* **What to produce**
Quote the listing below in its entirety.

— begin —

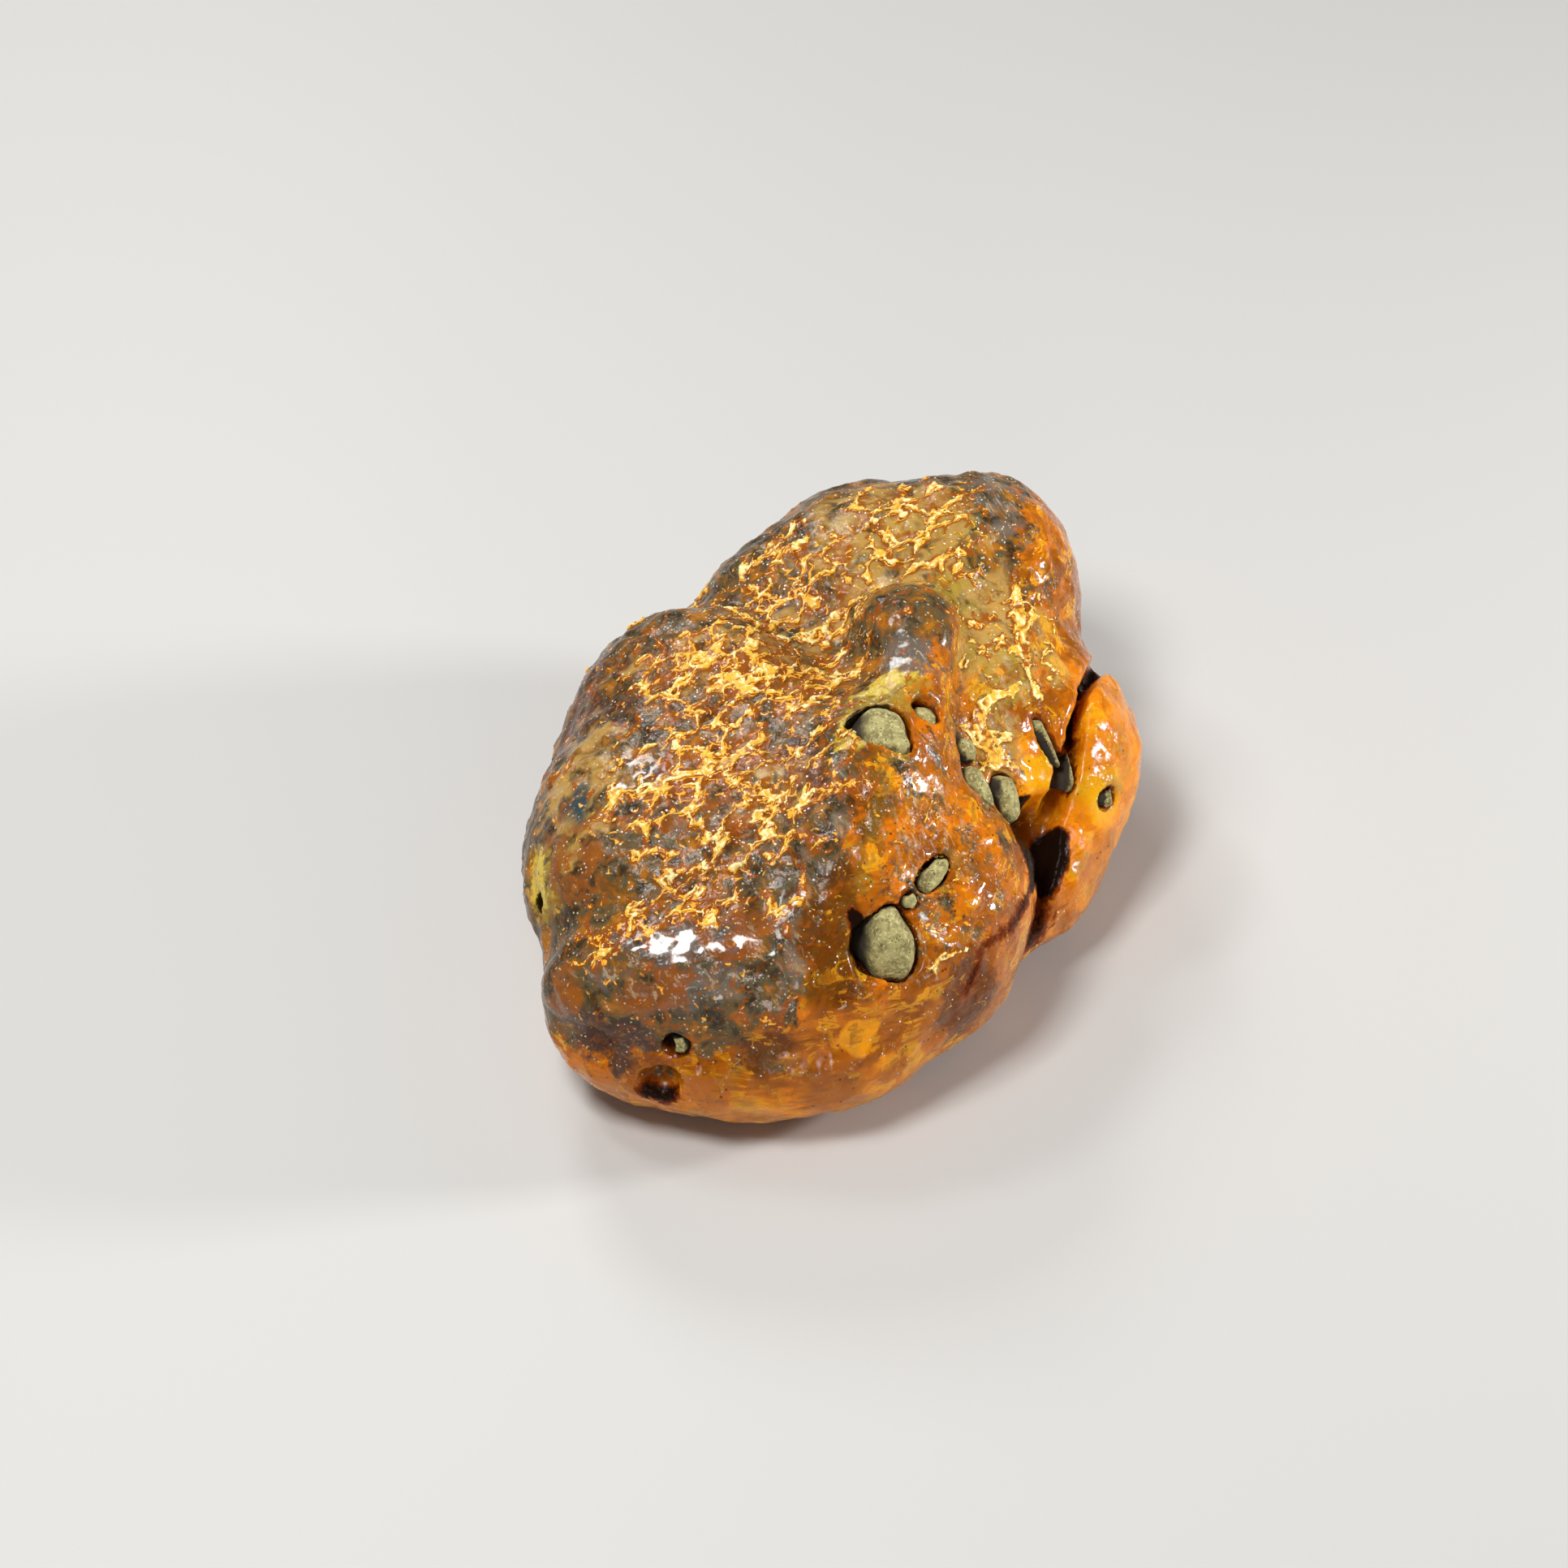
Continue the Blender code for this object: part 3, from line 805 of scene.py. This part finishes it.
PATCHES: dict[Mask, tuple[Patch, ...]] = {
    Mask.GILD: (
        Patch((-9, -13, 25), (16, 13, 9)), Patch((-13, -24.5, 22), (13, 3.5, 5)),
        Patch((-8, 0, 26), (16, 12, 9)), Patch((-3, 12, 26), (12, 12, 8), 0.95),
        Patch((7, 18, 28), (11, 10, 6), 0.85), Patch((13, 4, 25), (5, 8, 5), 0.6),
        Patch((13.5, -5, 23), (4, 7, 6), 0.75), Patch((17, 8, 23), (4, 10, 6), 0.7),
        Patch((18.5, 12, 23.5), (3, 4, 4), 0.75), Patch((-20, -27, 17), (4, 3, 4), 0.85),
        Patch((7.5, -26, 18), (4, 4, 5), 0.7), Patch((8, -17, 24), (6, 8, 5), 0.5),
        Patch((25.5, 0, 18), (3, 5, 4), 0.5), Patch((-16, 16, 17), (12, 13, 11), 0.55),
    ),
    Mask.CLEAR: (
        Patch((-4, -32, 6), (24, 10, 9)), Patch((23, 0, 10), (10, 17, 12)),
        Patch((9, -22, 12), (12, 16, 10), 0.8),
    ),
    Mask.GLOW: (
        Patch((0, -33, 4), (26, 12, 7)), Patch((24, 0, 12), (8, 17, 12)), Patch((16, -4, 18), (5, 6, 5)),
    ),
    Mask.SHADE: (
        Patch((-6, -35, 13), (13, 5, 5)), Patch((0, -26, 20), (5, 9, 9)),
        Patch((3, -16, 27), (4, 9, 5), 0.7), Patch((11, -25, 12), (5, 6, 8), 0.9),
        Patch((20, 18, 18), (6, 14, 12), 0.6),
    ),
    Mask.SUN: (
        Patch((2.1, -30.7, 12.6), (2.4, 2.6, 3.0)), Patch((6.7, -29, 8.6), (1.6, 2.4, 3.4)),
        Patch((4.3, -30.3, 9.6), (2.0, 2.2, 1.6), 0.8), Patch((24.3, -4, 15), (4, 6, 4.5)),
        Patch((17.8, -3.6, 18.5), (2.6, 3, 2.6)), Patch((-26.2, -16, 17), (1.6, 4.5, 4)),
        Patch((3.2, -3.7, 29.5), (5.2, 2.6, 4), 0.9), Patch((0.9, -11, 29), (2.3, 5, 4), 0.85),
    ),
    Mask.FIBRE: (
        Patch((14, -6, 23), (5, 8, 6)), Patch((8.2, -27, 17.5), (4, 4, 4)),
        Patch((8, -17, 24), (6, 9, 5), 0.8), Patch((14, 8, 25), (6, 12, 6), 0.7),
    ),
    Mask.RUST: (
        Patch((-9, -26.5, 21), (7, 3, 3)), Patch((-14.5, -30, 17), (7, 3, 3)),
        Patch((-22, -16, 20), (6, 9, 6), 0.8), Patch((-23.5, -28, 15), (4, 4, 4), 0.8),
        Patch((-8, 0, 27), (5, 5, 4), 0.7),
    ),
    Mask.SLATE: (
        Patch((-10.4, -26.5, 22.3), (3.0, 1.8, 2)), Patch((-22.5, -12, 22), (2.4, 3.5, 2.5)),
        Patch((-15, -11, 25.5), (2.6, 2.6, 2)), Patch((-2.5, 7, 26.5), (2.5, 2.5, 2)),
    ),
    Mask.MOSS: (
        Patch((4, -5.5, 29.5), (6, 4.5, 5)), Patch((0.5, 15, 27.5), (9, 6, 5), 0.5),
        Patch((8.5, 17, 28.5), (7, 6, 4), 0.55), Patch((11, 8.5, 27.5), (4, 8, 4), 0.75),
        Patch((14, 3, 24), (4, 8, 5), 0.7), Patch((-5, -36, 12), (8, 5, 4), 0.8),
        Patch((-26, -17, 17), (3, 6, 5), 0.9), Patch((-6, -16, 26), (6, 7, 4), 0.5),
    ),
    Mask.TAN: (
        Patch((5, 17, 28), (12, 12, 7), 0.85), Patch((-10, 3, 25), (12, 8, 8), 0.55),
        Patch((-2, 8, 27), (8, 6, 5), 0.6), Patch((14, 7, 25), (6, 13, 6), 0.9),
        Patch((18, 9, 22), (4, 9, 6), 0.7), Patch((-21, -10, 20), (6, 14, 9), 0.75),
        Patch((-7, -13, 27), (7, 7, 4), 0.4), Patch((15, -5, 22), (4, 8, 6), 0.8),
    ),
    Mask.ASH: (
        Patch((6, -1.2, 30), (5.5, 4.5, 4)), Patch((-14, -29, 19), (12, 5, 5), 0.7),
        Patch((-12, -8, 25), (15, 14, 8), 0.35), Patch((-5, 10, 25), (12, 12, 7), 0.4),
        Patch((14, 22, 27), (6, 7, 5), 0.7),
    ),
    Mask.PLUM: (
        Patch((-3, -14, 27), (4, 9, 4), 0.9), Patch((-20, -31, 11), (8, 6, 6), 0.9),
        Patch((-14, -28, 20), (12, 5, 4), 0.7), Patch((-20, 0, 20), (10, 16, 8), 0.7),
    ),
    Mask.WET: (
        Patch((-13, -29, 19), (13, 5, 6)), Patch((6, 1, 30), (5, 5, 4), 0.8),
        Patch((-17, -11, 24.5), (4.5, 4, 4)), Patch((-6, -25, 24), (5, 3, 3), 0.8),
    ),
    # Painted shade in the cavity, below it, beside the lower plug, and low at the front left.
    Mask.SHADE_AND_STAIN: (
        Patch((17.4, -9.6, 14.5), (4.6, 5.6, 5.4), 1.0, 0.3),
        Patch((17.5, -14, 9.5), (3.4, 5, 5), 0.72, 0.8),
        Patch((2.5, -26.2, 20.2), (1.5, 2.4, 2.8), 1.0, 0.5),
        Patch((-14.9, -31.2, 6.9), (3.2, 2.6, 2.4), 0.8, 0.8),
    ),
}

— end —

* **The reply**
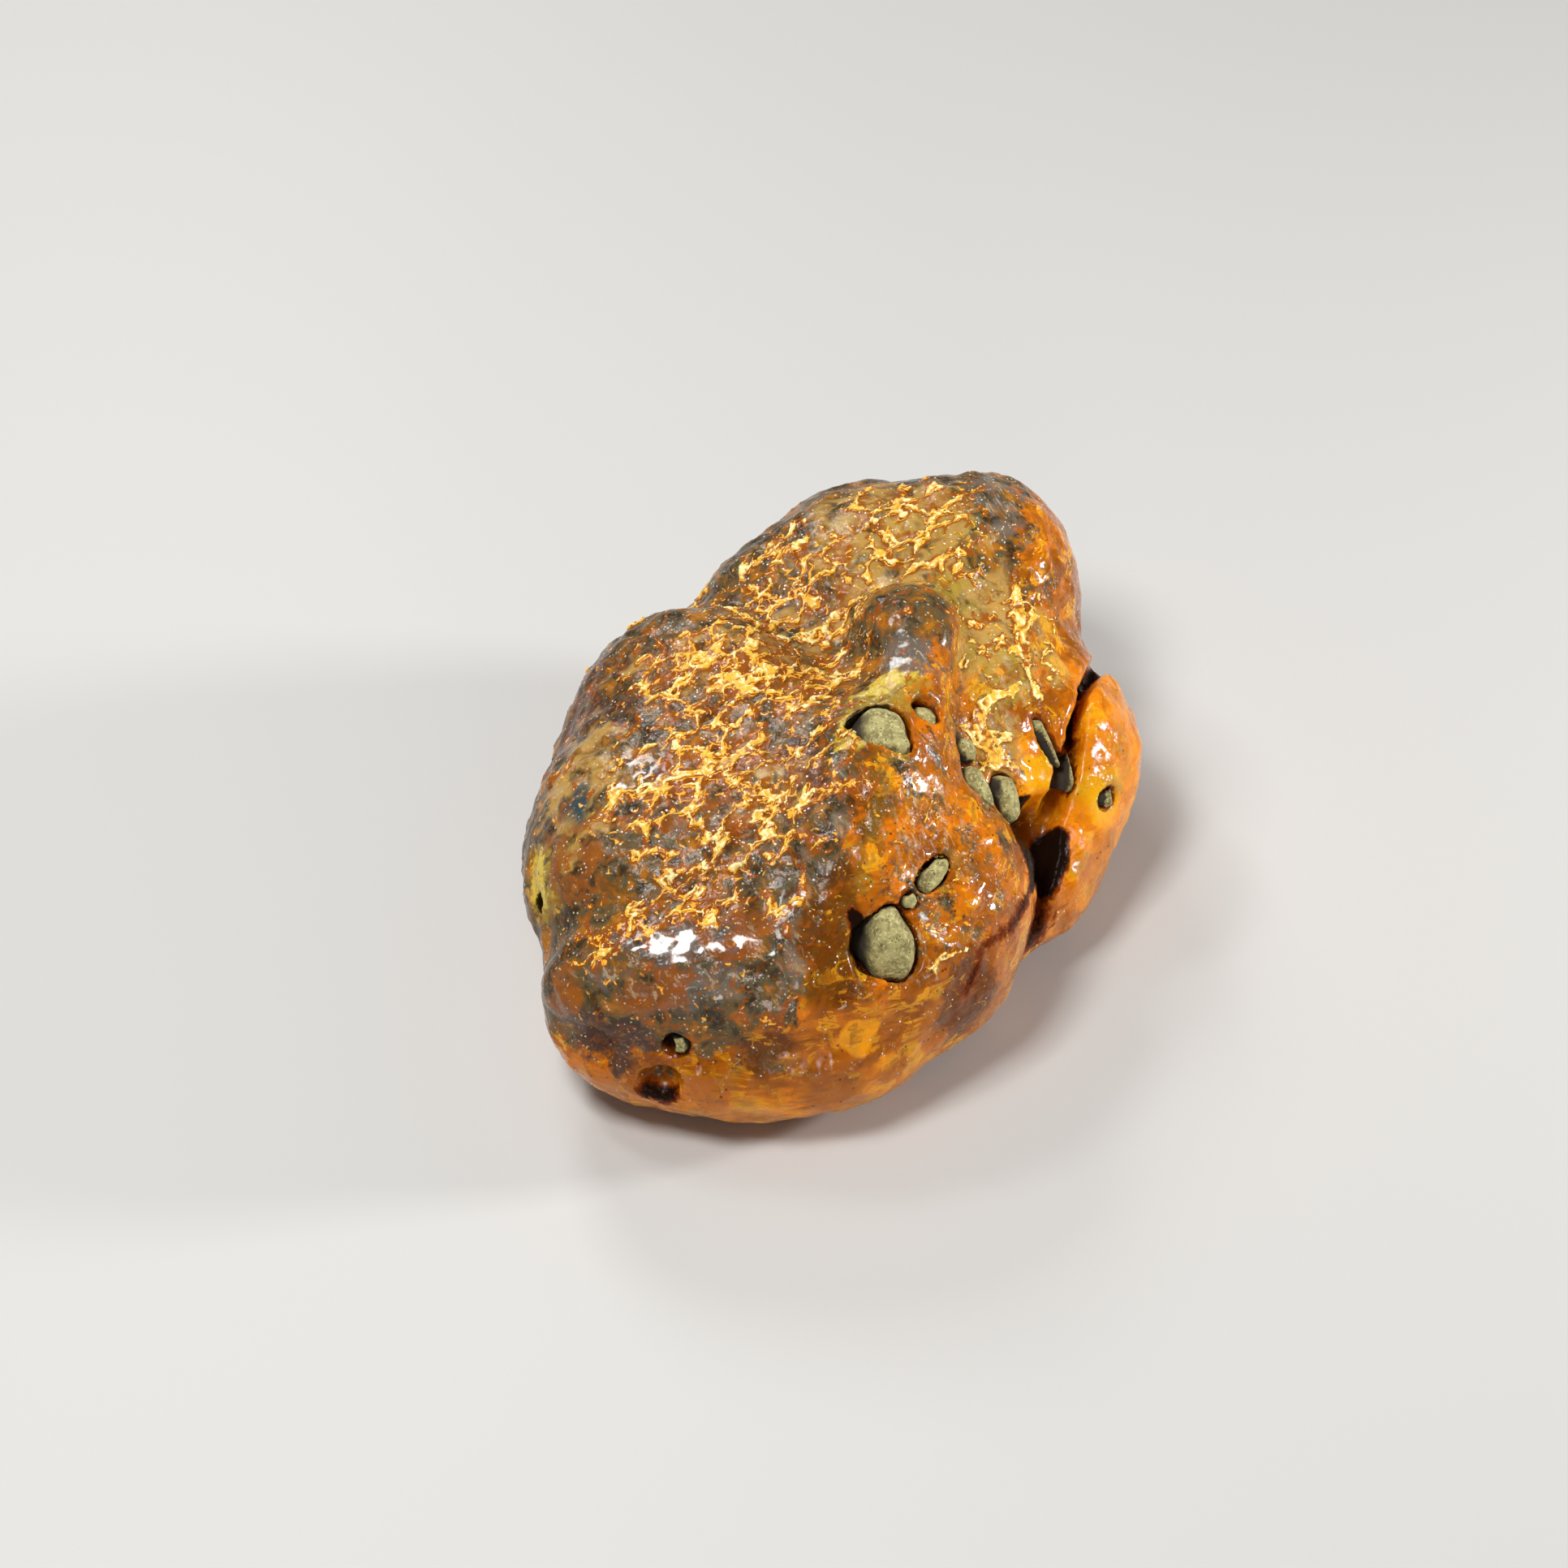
Continue the Blender code for this object: part 3, from line 805 of scene.py. This part finishes it.
PATCHES: dict[Mask, tuple[Patch, ...]] = {
    Mask.GILD: (
        Patch((-9, -13, 25), (16, 13, 9)), Patch((-13, -24.5, 22), (13, 3.5, 5)),
        Patch((-8, 0, 26), (16, 12, 9)), Patch((-3, 12, 26), (12, 12, 8), 0.95),
        Patch((7, 18, 28), (11, 10, 6), 0.85), Patch((13, 4, 25), (5, 8, 5), 0.6),
        Patch((13.5, -5, 23), (4, 7, 6), 0.75), Patch((17, 8, 23), (4, 10, 6), 0.7),
        Patch((18.5, 12, 23.5), (3, 4, 4), 0.75), Patch((-20, -27, 17), (4, 3, 4), 0.85),
        Patch((7.5, -26, 18), (4, 4, 5), 0.7), Patch((8, -17, 24), (6, 8, 5), 0.5),
        Patch((25.5, 0, 18), (3, 5, 4), 0.5), Patch((-16, 16, 17), (12, 13, 11), 0.55),
    ),
    Mask.CLEAR: (
        Patch((-4, -32, 6), (24, 10, 9)), Patch((23, 0, 10), (10, 17, 12)),
        Patch((9, -22, 12), (12, 16, 10), 0.8),
    ),
    Mask.GLOW: (
        Patch((0, -33, 4), (26, 12, 7)), Patch((24, 0, 12), (8, 17, 12)), Patch((16, -4, 18), (5, 6, 5)),
    ),
    Mask.SHADE: (
        Patch((-6, -35, 13), (13, 5, 5)), Patch((0, -26, 20), (5, 9, 9)),
        Patch((3, -16, 27), (4, 9, 5), 0.7), Patch((11, -25, 12), (5, 6, 8), 0.9),
        Patch((20, 18, 18), (6, 14, 12), 0.6),
    ),
    Mask.SUN: (
        Patch((2.1, -30.7, 12.6), (2.4, 2.6, 3.0)), Patch((6.7, -29, 8.6), (1.6, 2.4, 3.4)),
        Patch((4.3, -30.3, 9.6), (2.0, 2.2, 1.6), 0.8), Patch((24.3, -4, 15), (4, 6, 4.5)),
        Patch((17.8, -3.6, 18.5), (2.6, 3, 2.6)), Patch((-26.2, -16, 17), (1.6, 4.5, 4)),
        Patch((3.2, -3.7, 29.5), (5.2, 2.6, 4), 0.9), Patch((0.9, -11, 29), (2.3, 5, 4), 0.85),
    ),
    Mask.FIBRE: (
        Patch((14, -6, 23), (5, 8, 6)), Patch((8.2, -27, 17.5), (4, 4, 4)),
        Patch((8, -17, 24), (6, 9, 5), 0.8), Patch((14, 8, 25), (6, 12, 6), 0.7),
    ),
    Mask.RUST: (
        Patch((-9, -26.5, 21), (7, 3, 3)), Patch((-14.5, -30, 17), (7, 3, 3)),
        Patch((-22, -16, 20), (6, 9, 6), 0.8), Patch((-23.5, -28, 15), (4, 4, 4), 0.8),
        Patch((-8, 0, 27), (5, 5, 4), 0.7),
    ),
    Mask.SLATE: (
        Patch((-10.4, -26.5, 22.3), (3.0, 1.8, 2)), Patch((-22.5, -12, 22), (2.4, 3.5, 2.5)),
        Patch((-15, -11, 25.5), (2.6, 2.6, 2)), Patch((-2.5, 7, 26.5), (2.5, 2.5, 2)),
    ),
    Mask.MOSS: (
        Patch((4, -5.5, 29.5), (6, 4.5, 5)), Patch((0.5, 15, 27.5), (9, 6, 5), 0.5),
        Patch((8.5, 17, 28.5), (7, 6, 4), 0.55), Patch((11, 8.5, 27.5), (4, 8, 4), 0.75),
        Patch((14, 3, 24), (4, 8, 5), 0.7), Patch((-5, -36, 12), (8, 5, 4), 0.8),
        Patch((-26, -17, 17), (3, 6, 5), 0.9), Patch((-6, -16, 26), (6, 7, 4), 0.5),
    ),
    Mask.TAN: (
        Patch((5, 17, 28), (12, 12, 7), 0.85), Patch((-10, 3, 25), (12, 8, 8), 0.55),
        Patch((-2, 8, 27), (8, 6, 5), 0.6), Patch((14, 7, 25), (6, 13, 6), 0.9),
        Patch((18, 9, 22), (4, 9, 6), 0.7), Patch((-21, -10, 20), (6, 14, 9), 0.75),
        Patch((-7, -13, 27), (7, 7, 4), 0.4), Patch((15, -5, 22), (4, 8, 6), 0.8),
    ),
    Mask.ASH: (
        Patch((6, -1.2, 30), (5.5, 4.5, 4)), Patch((-14, -29, 19), (12, 5, 5), 0.7),
        Patch((-12, -8, 25), (15, 14, 8), 0.35), Patch((-5, 10, 25), (12, 12, 7), 0.4),
        Patch((14, 22, 27), (6, 7, 5), 0.7),
    ),
    Mask.PLUM: (
        Patch((-3, -14, 27), (4, 9, 4), 0.9), Patch((-20, -31, 11), (8, 6, 6), 0.9),
        Patch((-14, -28, 20), (12, 5, 4), 0.7), Patch((-20, 0, 20), (10, 16, 8), 0.7),
    ),
    Mask.WET: (
        Patch((-13, -29, 19), (13, 5, 6)), Patch((6, 1, 30), (5, 5, 4), 0.8),
        Patch((-17, -11, 24.5), (4.5, 4, 4)), Patch((-6, -25, 24), (5, 3, 3), 0.8),
    ),
    # Painted shade in the cavity, below it, beside the lower plug, and low at the front left.
    Mask.SHADE_AND_STAIN: (
        Patch((17.4, -9.6, 14.5), (4.6, 5.6, 5.4), 1.0, 0.3),
        Patch((17.5, -14, 9.5), (3.4, 5, 5), 0.72, 0.8),
        Patch((2.5, -26.2, 20.2), (1.5, 2.4, 2.8), 1.0, 0.5),
        Patch((-14.9, -31.2, 6.9), (3.2, 2.6, 2.4), 0.8, 0.8),
    ),
}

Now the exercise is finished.